First edition, the issue with ‘known. I.’ (rather than ‘known, viz. I.’) on the title-page, and with ‘against’ and ‘publick’ spelled correctly on pages 11 and 25. As the half-title and title-page form a bifolium cancelling A1 (the text begins on A2, page 3), the two variants were probably printed together work-and-turn.
The preamble to the patent creating Harley a peer had recited his public services and praised him for preventing ‘the further plundering of the Nation’. Who were the plunderers? The former Whig ministry, according to Tory propagandists, who murmured charges of bribery, misappropriation, fraudulent victualling, over-mustering, and expenditure beyond the Estimates.
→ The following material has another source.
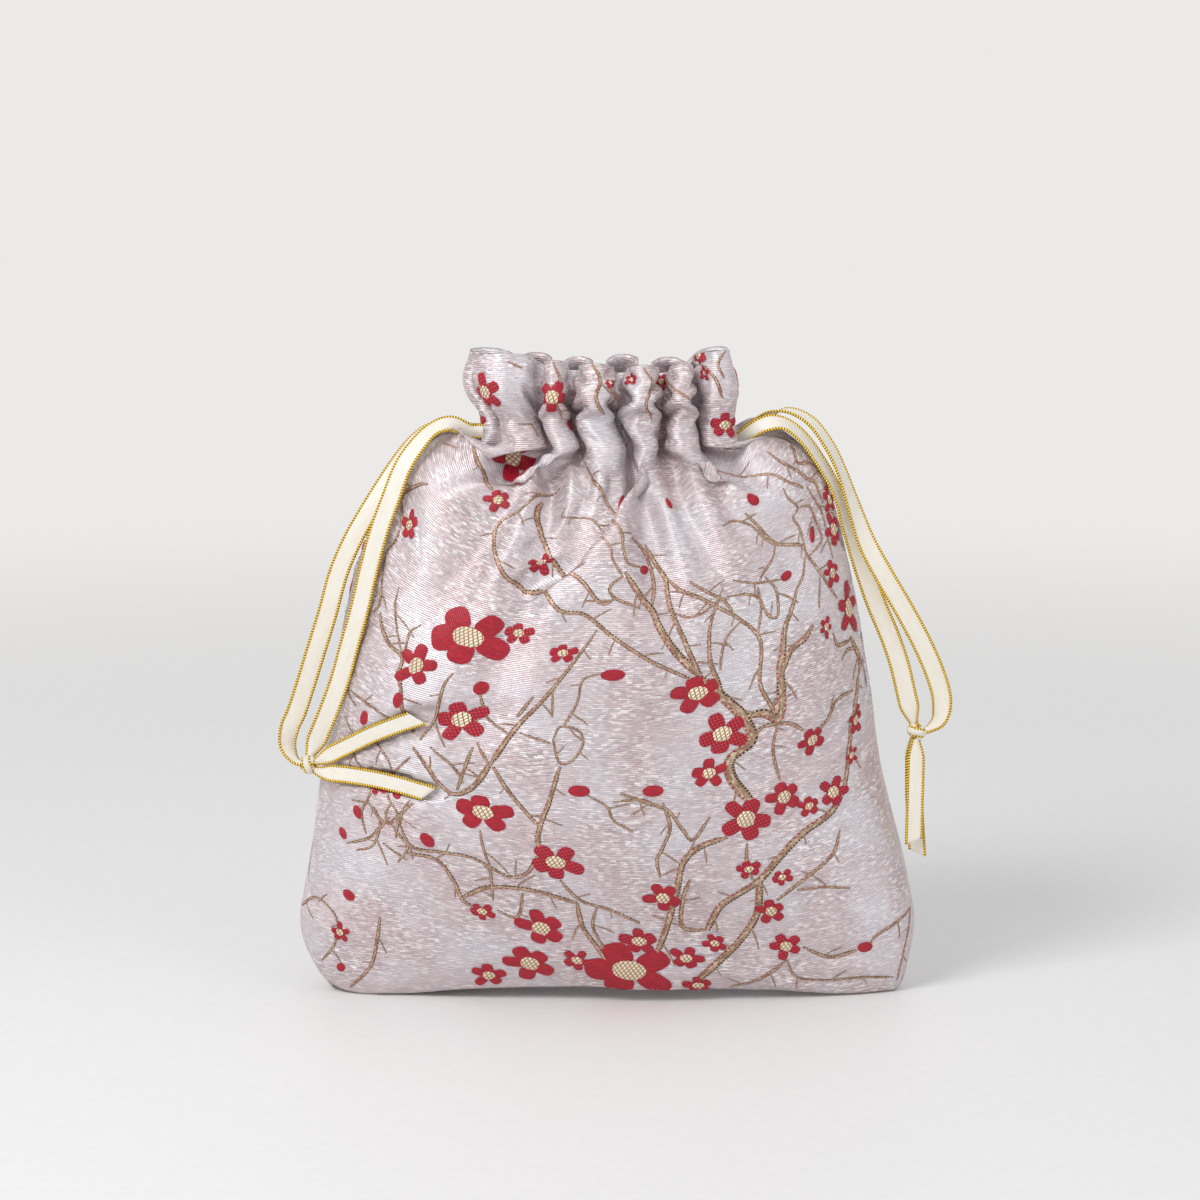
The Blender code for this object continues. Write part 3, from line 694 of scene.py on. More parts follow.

But ‘innocent Men’, writes the author, may be ‘pointed at for Politick Designs, to blacken their Reputation [and to] confirm Faction ... the Guilt charged upon them in the publick Discourse of the Town, cannot be proved’. Let the new ministry look to its own management of state affairs. The pamphlet ends with a fable of the Commonwealth of the Brutes: ‘There was ... a Season when ... the Horses were accused to the Lyon of having mismanaged and misbehaved in the publick Trusts ...’
Swift apparently had some hand in writing the fulsome Latin preamble to Harley’s patent, with its remark about plundering the nation; and he has also been credited with translating the preamble into English (Journal to Stella, I, 265n., and DNB). The sometime attribution of the pamphlet itself to Defoe is no longer considered likely. Kress 2746.